===== DATA SUPPLIED

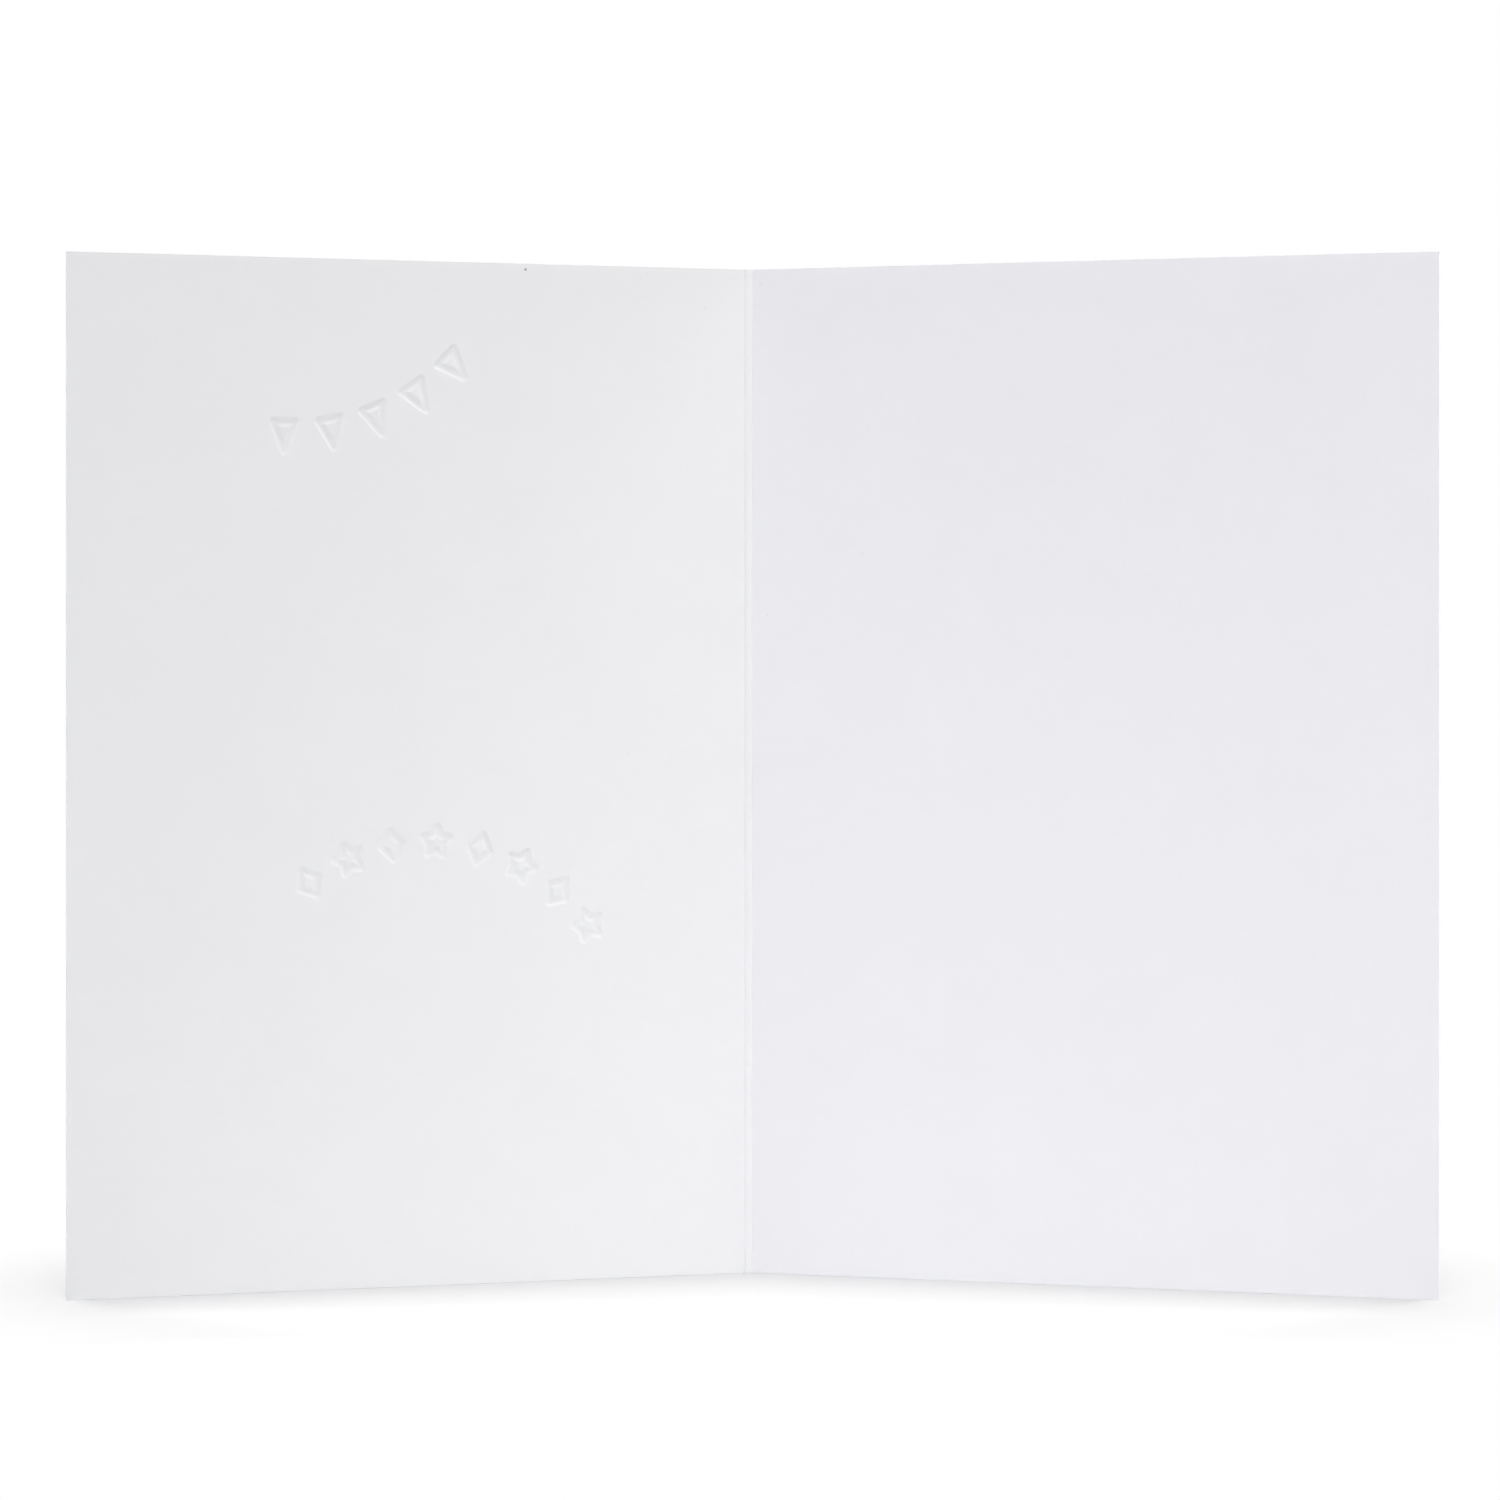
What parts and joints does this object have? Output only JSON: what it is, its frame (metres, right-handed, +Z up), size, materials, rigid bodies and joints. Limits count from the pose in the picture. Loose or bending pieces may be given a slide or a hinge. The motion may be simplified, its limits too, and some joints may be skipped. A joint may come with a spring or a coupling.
{
  "type": "greeting card",
  "caption": "Folded greeting card of white board, standing open in a shallow V, with a creased fold and rows of small blind-embossed marks on the front cover.",
  "frame": {"origin": "bottom centre of the open card's bounding box, on the surface that its lower edges stand on", "axes": "+Z up along the fold, +X to the viewer's right across the inside of the card, +Y from the fore edges back to the fold; the inside faces -Y"},
  "size_m": [0.2328, 0.0514, 0.1778],
  "materials": {
    "board": "uncoated smooth white board"
  },
  "bodies": {
    "root": {"card": "board"}
  },
  "joints": []
}
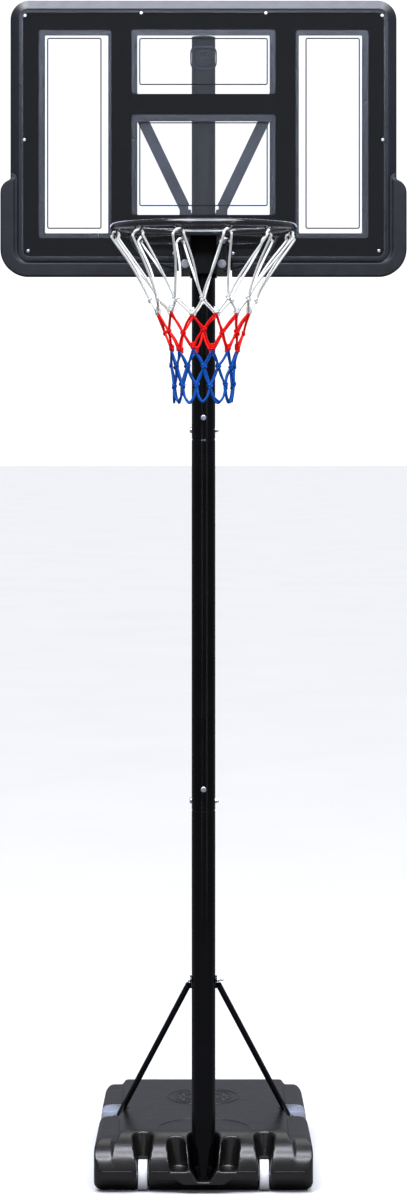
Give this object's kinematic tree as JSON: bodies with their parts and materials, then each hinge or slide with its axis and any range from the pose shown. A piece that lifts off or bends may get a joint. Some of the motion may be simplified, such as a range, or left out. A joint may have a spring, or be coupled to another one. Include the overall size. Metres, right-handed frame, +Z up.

==========

### DIRECTIONS
Print all of the data exactly as it was given.

### EXERCISE OUTPUT
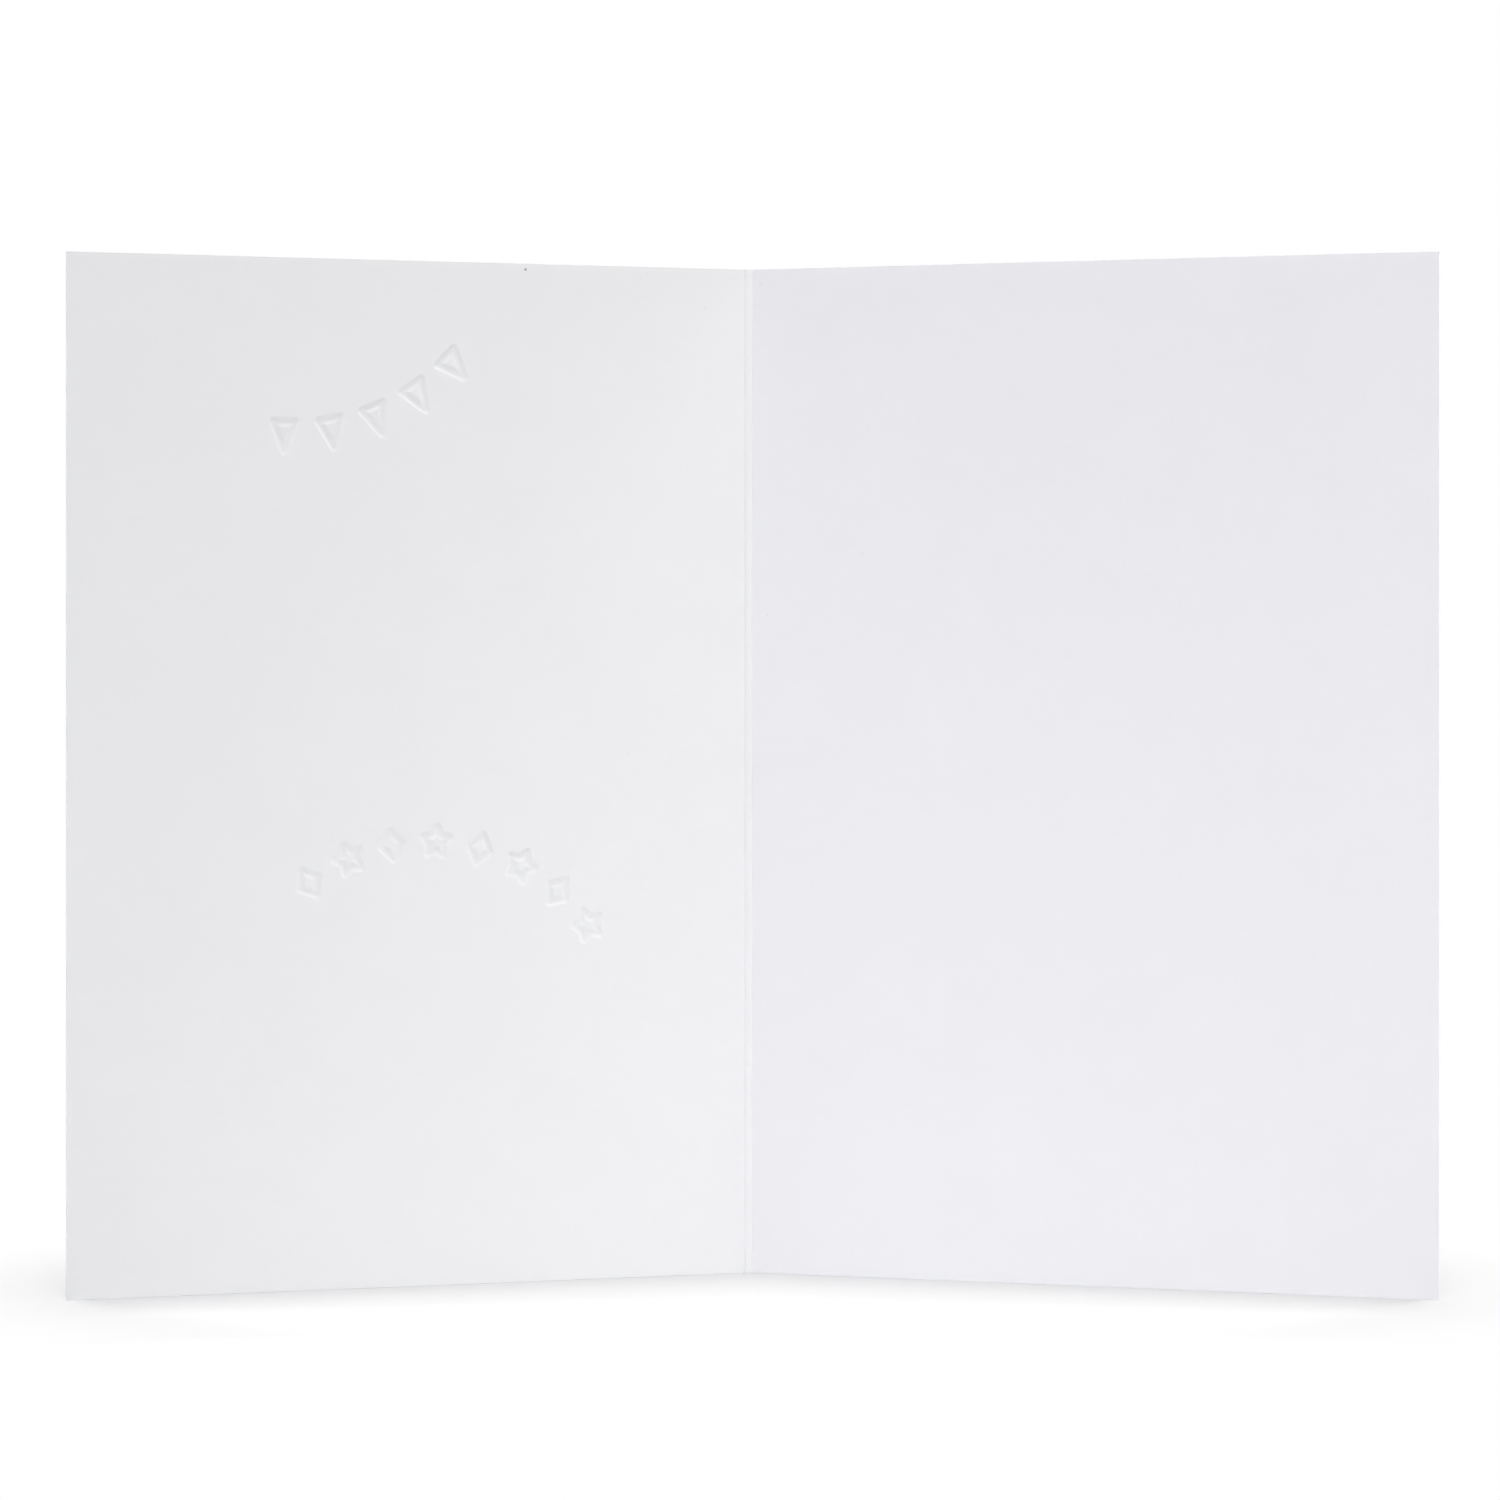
What parts and joints does this object have? Output only JSON: what it is, its frame (metres, right-handed, +Z up), size, materials, rigid bodies and joints. Limits count from the pose in the picture. Loose or bending pieces may be given a slide or a hinge. The motion may be simplified, its limits too, and some joints may be skipped. A joint may come with a spring or a coupling.
{
  "type": "greeting card",
  "caption": "Folded greeting card of white board, standing open in a shallow V, with a creased fold and rows of small blind-embossed marks on the front cover.",
  "frame": {"origin": "bottom centre of the open card's bounding box, on the surface that its lower edges stand on", "axes": "+Z up along the fold, +X to the viewer's right across the inside of the card, +Y from the fore edges back to the fold; the inside faces -Y"},
  "size_m": [0.2328, 0.0514, 0.1778],
  "materials": {
    "board": "uncoated smooth white board"
  },
  "bodies": {
    "root": {"card": "board"}
  },
  "joints": []
}
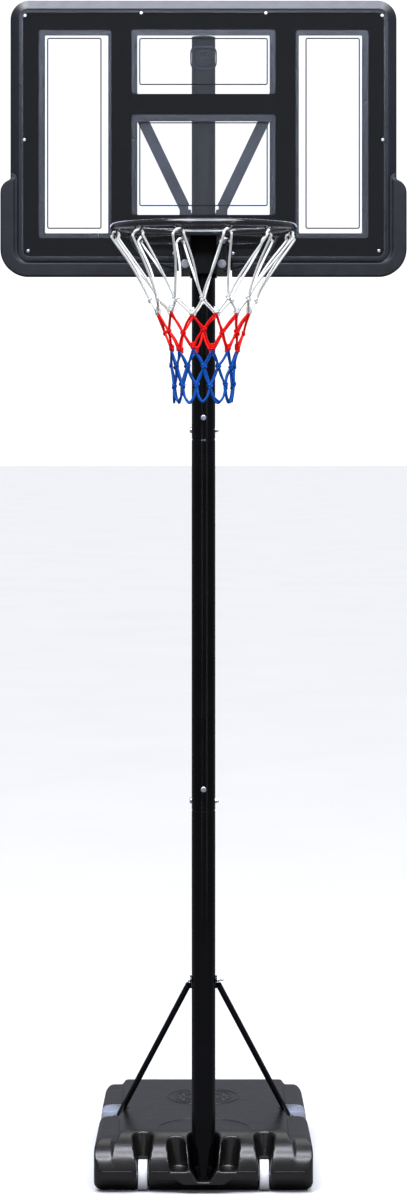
Give this object's kinematic tree as JSON: bodies with their parts and materials, then each hinge or slide with its axis and any range from the pose shown. A piece that lifts off or bends may get a joint. Some of the motion may be simplified, such as a range, or left out. A joint may have a spring, or be coupled to another one. Include the overall size. Metres, right-handed frame, +Z up.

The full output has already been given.